--- BEGIN ---

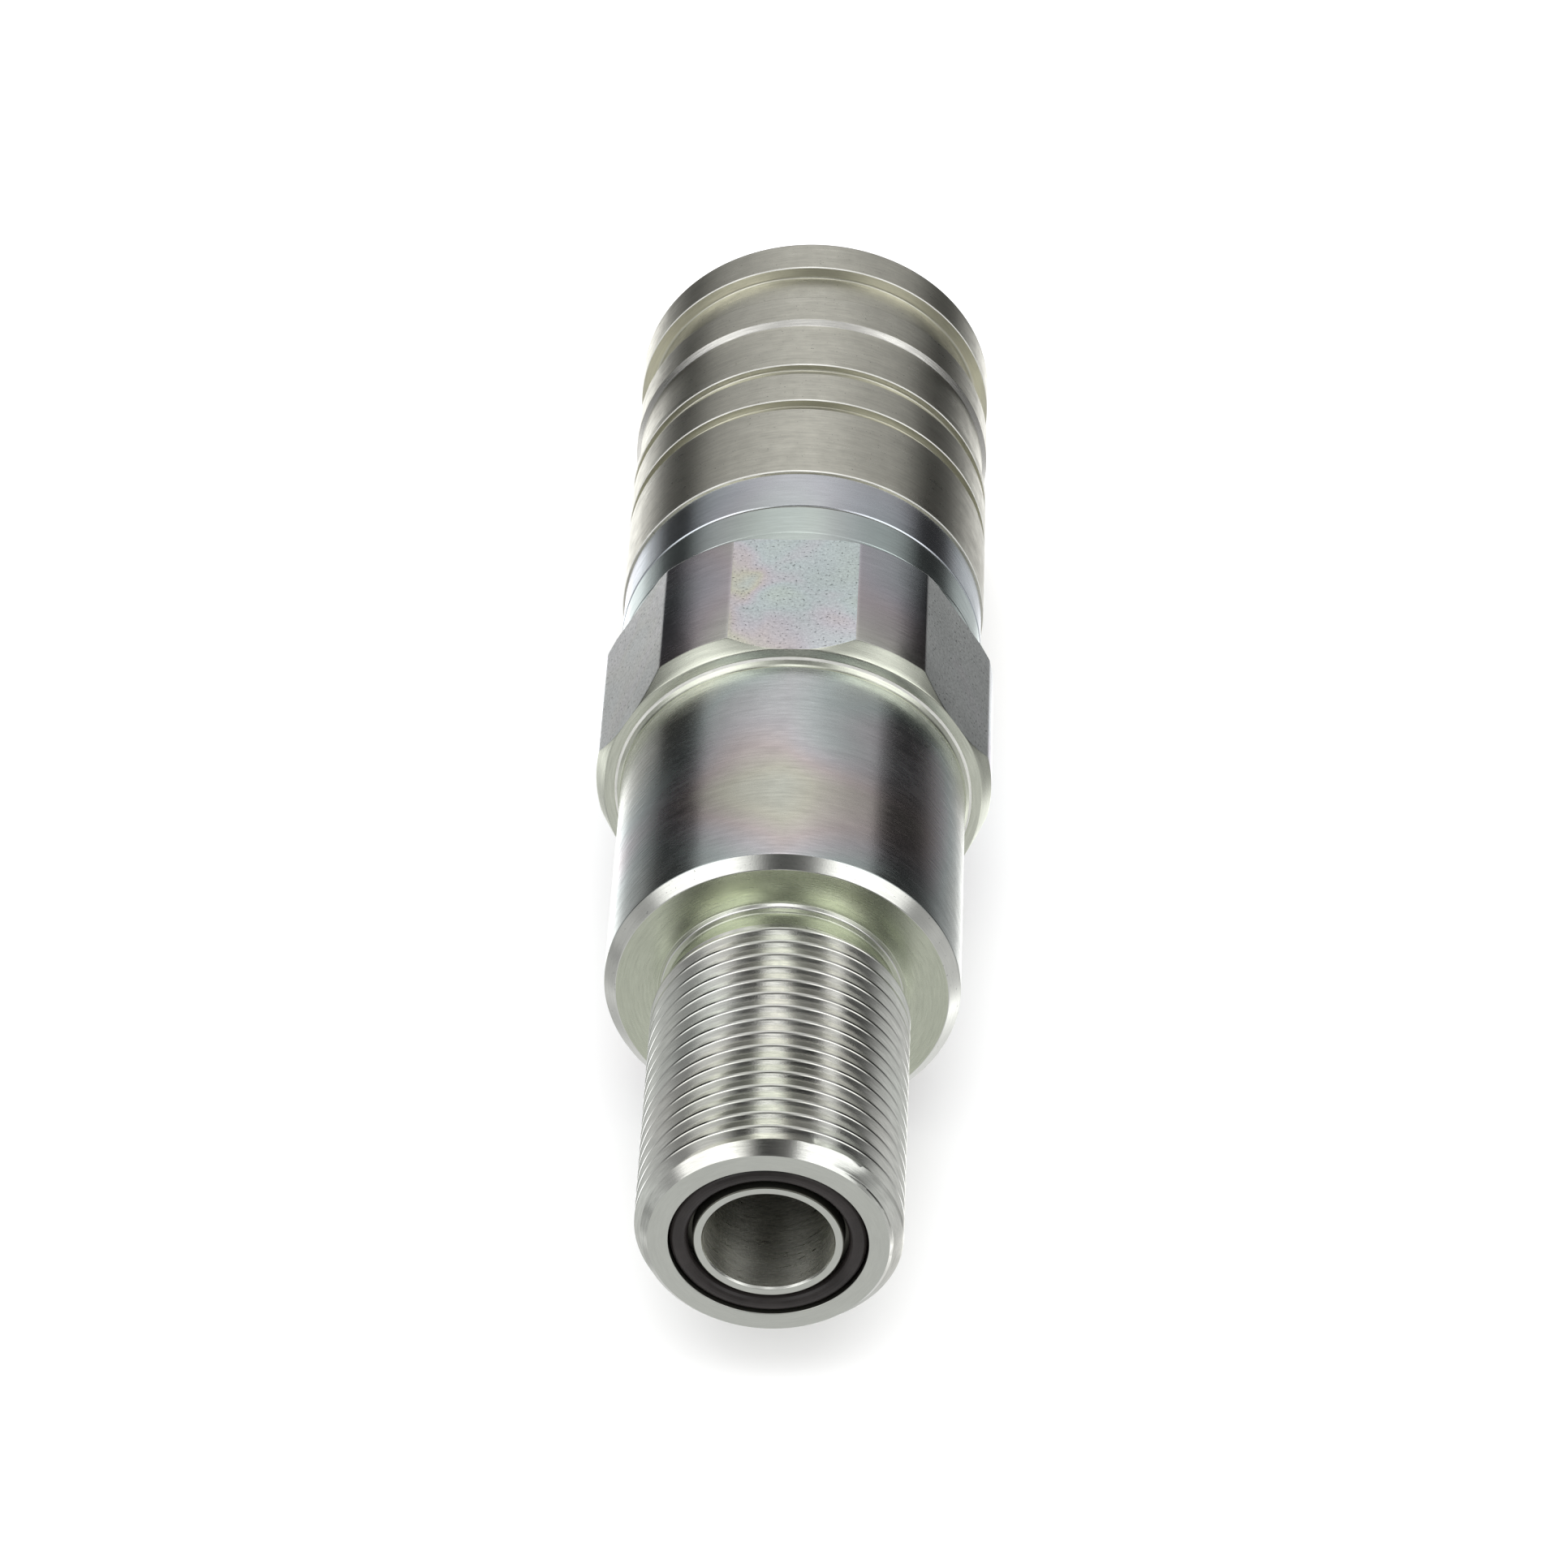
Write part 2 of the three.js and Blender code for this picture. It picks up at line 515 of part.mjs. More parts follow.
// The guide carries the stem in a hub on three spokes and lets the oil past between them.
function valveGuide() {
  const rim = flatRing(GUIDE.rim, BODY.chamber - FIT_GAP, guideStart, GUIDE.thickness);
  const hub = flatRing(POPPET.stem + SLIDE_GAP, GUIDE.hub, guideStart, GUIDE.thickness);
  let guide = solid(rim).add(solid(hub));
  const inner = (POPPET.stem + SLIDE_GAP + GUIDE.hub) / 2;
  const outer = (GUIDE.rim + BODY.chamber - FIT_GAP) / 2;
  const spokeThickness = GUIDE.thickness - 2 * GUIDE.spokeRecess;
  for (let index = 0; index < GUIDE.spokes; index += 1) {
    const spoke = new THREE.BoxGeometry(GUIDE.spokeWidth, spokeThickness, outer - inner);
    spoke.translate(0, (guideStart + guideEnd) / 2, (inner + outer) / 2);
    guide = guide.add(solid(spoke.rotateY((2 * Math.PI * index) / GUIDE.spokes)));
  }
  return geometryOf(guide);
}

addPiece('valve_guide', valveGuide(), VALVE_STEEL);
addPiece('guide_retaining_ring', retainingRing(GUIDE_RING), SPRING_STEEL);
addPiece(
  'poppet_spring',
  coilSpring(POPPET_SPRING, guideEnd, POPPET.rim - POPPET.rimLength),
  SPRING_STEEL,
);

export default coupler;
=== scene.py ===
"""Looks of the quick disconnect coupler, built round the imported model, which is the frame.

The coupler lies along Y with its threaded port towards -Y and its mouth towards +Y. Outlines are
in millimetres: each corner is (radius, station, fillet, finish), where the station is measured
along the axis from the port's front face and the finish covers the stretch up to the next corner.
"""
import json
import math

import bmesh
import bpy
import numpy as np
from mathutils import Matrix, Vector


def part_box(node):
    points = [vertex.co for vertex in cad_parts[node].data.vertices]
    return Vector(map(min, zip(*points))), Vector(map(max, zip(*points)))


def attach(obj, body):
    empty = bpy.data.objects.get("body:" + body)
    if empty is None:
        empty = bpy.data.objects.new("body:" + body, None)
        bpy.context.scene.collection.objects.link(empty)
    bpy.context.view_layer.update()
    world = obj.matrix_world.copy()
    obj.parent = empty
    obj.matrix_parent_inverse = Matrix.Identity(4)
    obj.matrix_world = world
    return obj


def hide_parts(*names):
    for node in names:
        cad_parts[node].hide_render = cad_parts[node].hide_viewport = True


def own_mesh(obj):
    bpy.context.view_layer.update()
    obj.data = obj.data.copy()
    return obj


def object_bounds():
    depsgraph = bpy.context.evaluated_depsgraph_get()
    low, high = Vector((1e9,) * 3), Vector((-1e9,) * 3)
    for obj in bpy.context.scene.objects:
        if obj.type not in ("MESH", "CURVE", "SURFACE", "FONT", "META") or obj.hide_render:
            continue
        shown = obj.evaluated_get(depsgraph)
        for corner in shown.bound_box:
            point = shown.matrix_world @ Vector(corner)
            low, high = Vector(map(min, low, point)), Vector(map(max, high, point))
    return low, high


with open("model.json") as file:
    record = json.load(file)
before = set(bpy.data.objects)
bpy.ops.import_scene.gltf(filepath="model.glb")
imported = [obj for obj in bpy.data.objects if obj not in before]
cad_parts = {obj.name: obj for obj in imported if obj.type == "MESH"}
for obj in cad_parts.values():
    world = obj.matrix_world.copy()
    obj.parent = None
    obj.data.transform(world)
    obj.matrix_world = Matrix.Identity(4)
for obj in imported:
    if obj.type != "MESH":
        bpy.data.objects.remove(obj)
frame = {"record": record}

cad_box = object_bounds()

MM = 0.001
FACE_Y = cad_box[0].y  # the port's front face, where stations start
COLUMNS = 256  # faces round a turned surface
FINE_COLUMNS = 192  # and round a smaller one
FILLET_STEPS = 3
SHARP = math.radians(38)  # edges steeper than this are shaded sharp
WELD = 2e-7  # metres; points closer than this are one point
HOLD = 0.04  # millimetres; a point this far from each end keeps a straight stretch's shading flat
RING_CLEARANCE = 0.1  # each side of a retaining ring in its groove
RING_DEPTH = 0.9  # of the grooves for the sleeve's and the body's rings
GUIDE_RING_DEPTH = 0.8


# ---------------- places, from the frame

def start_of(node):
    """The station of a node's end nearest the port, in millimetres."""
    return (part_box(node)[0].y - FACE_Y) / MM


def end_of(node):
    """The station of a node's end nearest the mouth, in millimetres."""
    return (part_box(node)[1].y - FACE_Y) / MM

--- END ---

AIM — Retype only what lies between the line bearing "addPiece('valve_guide', valveGuide(), VALVE_STEEL);" and the line bearing "if empty is", keeping both of those lines.

RESULT BELOW —
addPiece('valve_guide', valveGuide(), VALVE_STEEL);
addPiece('guide_retaining_ring', retainingRing(GUIDE_RING), SPRING_STEEL);
addPiece(
  'poppet_spring',
  coilSpring(POPPET_SPRING, guideEnd, POPPET.rim - POPPET.rimLength),
  SPRING_STEEL,
);

export default coupler;
=== scene.py ===
"""Looks of the quick disconnect coupler, built round the imported model, which is the frame.

The coupler lies along Y with its threaded port towards -Y and its mouth towards +Y. Outlines are
in millimetres: each corner is (radius, station, fillet, finish), where the station is measured
along the axis from the port's front face and the finish covers the stretch up to the next corner.
"""
import json
import math

import bmesh
import bpy
import numpy as np
from mathutils import Matrix, Vector


def part_box(node):
    points = [vertex.co for vertex in cad_parts[node].data.vertices]
    return Vector(map(min, zip(*points))), Vector(map(max, zip(*points)))


def attach(obj, body):
    empty = bpy.data.objects.get("body:" + body)
    if empty is None:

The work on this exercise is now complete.